>> start TASK INPUT

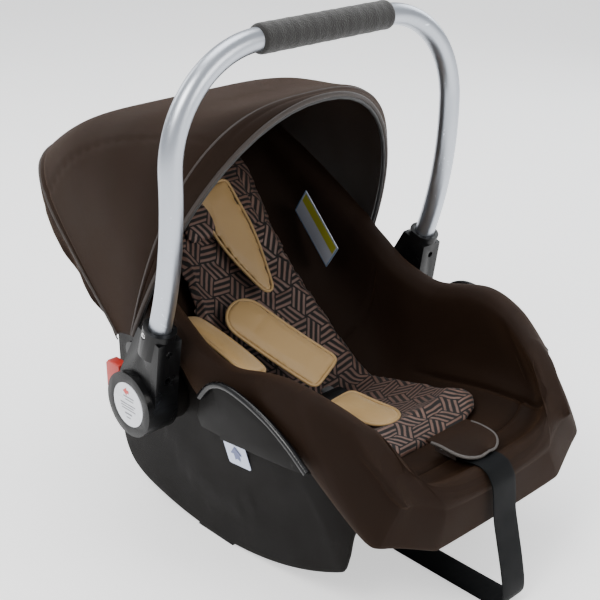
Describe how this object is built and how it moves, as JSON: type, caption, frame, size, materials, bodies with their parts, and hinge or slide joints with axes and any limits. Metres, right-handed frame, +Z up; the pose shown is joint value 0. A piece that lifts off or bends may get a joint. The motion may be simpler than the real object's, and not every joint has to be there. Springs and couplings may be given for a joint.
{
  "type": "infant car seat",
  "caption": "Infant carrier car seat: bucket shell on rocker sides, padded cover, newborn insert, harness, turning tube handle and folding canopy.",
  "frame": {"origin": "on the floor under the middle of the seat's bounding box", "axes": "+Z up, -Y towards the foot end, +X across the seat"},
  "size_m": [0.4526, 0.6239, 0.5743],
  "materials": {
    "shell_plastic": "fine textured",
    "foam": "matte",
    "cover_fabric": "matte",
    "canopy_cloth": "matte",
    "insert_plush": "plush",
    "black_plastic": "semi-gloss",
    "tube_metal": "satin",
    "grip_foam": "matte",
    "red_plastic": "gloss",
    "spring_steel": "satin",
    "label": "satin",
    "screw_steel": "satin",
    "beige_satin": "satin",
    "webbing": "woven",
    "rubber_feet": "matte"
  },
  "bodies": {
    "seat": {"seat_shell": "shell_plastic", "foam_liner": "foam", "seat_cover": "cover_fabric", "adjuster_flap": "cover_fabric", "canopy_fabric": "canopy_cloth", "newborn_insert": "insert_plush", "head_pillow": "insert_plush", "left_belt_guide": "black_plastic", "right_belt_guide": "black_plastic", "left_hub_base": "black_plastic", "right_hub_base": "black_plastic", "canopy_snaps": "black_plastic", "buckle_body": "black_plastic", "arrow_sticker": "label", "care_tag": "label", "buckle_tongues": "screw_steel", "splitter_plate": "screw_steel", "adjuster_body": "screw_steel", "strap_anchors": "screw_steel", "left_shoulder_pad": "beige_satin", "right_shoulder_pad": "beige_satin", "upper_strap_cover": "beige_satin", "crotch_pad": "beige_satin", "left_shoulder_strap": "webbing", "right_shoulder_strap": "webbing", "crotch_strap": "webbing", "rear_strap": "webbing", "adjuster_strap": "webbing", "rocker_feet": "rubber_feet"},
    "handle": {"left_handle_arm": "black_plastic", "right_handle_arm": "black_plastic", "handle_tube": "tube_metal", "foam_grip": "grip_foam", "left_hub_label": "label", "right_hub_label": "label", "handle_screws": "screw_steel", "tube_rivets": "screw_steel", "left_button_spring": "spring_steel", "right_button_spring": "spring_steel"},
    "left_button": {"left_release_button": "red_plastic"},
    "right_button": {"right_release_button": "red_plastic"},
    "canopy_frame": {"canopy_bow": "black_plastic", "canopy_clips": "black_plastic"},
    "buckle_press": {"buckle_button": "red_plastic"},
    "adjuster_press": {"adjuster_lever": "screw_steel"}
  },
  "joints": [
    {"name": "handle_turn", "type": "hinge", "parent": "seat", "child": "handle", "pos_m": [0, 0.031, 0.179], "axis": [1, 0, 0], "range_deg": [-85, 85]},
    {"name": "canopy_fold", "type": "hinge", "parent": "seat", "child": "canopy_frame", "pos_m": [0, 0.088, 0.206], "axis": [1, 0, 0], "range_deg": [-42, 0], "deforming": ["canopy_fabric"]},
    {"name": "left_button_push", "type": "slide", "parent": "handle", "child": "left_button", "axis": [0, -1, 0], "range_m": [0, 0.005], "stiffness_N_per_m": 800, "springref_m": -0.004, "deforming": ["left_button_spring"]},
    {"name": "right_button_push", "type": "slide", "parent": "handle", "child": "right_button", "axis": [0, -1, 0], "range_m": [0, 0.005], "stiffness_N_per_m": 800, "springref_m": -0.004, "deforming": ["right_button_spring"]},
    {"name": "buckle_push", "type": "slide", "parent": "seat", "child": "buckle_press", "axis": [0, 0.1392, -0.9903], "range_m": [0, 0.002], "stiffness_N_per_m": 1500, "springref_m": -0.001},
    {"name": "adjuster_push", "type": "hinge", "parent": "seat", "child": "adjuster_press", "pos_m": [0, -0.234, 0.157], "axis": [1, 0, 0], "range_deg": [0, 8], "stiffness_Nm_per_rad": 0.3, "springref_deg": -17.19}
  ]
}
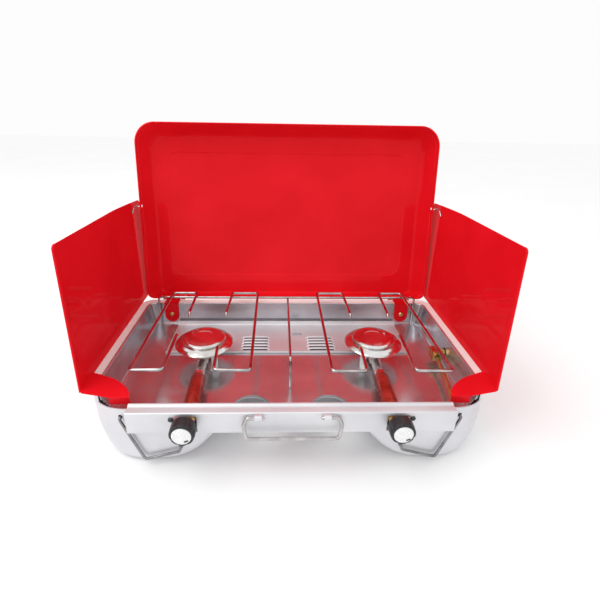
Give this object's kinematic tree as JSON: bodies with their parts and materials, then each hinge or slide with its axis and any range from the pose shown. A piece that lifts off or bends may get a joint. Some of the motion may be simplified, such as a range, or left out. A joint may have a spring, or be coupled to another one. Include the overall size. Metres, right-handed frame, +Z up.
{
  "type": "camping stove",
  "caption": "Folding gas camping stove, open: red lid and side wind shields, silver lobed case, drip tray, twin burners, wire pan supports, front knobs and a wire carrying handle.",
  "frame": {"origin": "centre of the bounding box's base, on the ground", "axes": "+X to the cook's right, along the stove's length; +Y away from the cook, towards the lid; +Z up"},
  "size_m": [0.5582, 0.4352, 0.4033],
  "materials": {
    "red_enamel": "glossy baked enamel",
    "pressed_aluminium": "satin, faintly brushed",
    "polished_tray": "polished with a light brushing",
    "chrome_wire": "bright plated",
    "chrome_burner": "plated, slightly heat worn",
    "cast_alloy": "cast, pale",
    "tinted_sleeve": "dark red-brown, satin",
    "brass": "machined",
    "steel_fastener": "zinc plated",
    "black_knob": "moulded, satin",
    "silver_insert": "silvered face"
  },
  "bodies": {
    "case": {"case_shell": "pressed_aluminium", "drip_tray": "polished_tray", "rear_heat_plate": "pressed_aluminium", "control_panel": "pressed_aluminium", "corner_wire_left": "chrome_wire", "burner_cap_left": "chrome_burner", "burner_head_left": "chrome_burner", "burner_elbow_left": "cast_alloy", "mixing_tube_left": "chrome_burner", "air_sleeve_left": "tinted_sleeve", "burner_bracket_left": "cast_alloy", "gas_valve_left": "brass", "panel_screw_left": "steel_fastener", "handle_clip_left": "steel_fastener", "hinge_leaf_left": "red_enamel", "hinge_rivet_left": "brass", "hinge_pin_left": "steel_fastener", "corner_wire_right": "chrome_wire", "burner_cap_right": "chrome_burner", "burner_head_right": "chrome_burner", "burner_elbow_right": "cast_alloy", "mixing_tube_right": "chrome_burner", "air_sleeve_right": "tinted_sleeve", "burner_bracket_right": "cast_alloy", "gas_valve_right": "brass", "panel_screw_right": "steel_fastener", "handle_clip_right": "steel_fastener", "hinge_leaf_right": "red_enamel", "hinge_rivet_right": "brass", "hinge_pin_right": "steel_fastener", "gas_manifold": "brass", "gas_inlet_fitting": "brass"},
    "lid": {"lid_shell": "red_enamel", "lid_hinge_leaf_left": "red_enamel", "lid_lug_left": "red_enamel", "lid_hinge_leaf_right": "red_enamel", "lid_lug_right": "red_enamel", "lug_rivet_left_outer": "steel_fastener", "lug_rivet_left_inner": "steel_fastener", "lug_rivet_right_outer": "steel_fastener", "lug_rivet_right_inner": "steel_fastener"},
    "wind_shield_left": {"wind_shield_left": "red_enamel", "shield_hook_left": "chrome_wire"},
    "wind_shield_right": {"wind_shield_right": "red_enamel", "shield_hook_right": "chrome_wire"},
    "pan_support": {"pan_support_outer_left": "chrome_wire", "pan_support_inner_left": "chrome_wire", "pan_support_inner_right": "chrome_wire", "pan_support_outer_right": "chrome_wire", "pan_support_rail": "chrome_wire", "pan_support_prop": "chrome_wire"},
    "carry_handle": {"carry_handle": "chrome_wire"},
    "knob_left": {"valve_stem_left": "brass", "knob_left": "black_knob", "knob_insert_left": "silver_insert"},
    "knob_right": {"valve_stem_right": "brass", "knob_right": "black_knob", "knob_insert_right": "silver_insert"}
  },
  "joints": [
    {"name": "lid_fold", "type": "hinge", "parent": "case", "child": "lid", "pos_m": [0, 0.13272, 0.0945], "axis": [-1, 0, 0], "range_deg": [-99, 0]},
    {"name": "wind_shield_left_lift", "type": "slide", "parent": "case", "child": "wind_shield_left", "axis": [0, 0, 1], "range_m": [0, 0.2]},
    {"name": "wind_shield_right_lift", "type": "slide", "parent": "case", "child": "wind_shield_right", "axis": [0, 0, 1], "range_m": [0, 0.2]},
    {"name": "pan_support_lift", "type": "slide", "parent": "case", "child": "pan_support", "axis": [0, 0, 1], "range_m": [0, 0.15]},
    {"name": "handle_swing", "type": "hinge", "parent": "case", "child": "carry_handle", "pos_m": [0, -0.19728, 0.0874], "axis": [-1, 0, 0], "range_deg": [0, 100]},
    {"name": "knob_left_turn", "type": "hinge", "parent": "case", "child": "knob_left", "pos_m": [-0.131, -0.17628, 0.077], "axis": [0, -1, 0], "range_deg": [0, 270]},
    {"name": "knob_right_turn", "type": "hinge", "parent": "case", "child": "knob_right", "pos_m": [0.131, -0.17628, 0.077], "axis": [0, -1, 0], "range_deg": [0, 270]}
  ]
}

>> end TASK INPUT

EXERCISE OBJECTIVE. Each line in the listing above that contains "shown" should be copied.

SOLUTION TO THIS EXERCISE.
Describe how this object is built and how it moves, as JSON: type, caption, frame, size, materials, bodies with their parts, and hinge or slide joints with axes and any limits. Metres, right-handed frame, +Z up; the pose shown is joint value 0. A piece that lifts off or bends may get a joint. The motion may be simpler than the real object's, and not every joint has to be there. Springs and couplings may be given for a joint.
Give this object's kinematic tree as JSON: bodies with their parts and materials, then each hinge or slide with its axis and any range from the pose shown. A piece that lifts off or bends may get a joint. Some of the motion may be simplified, such as a range, or left out. A joint may have a spring, or be coupled to another one. Include the overall size. Metres, right-handed frame, +Z up.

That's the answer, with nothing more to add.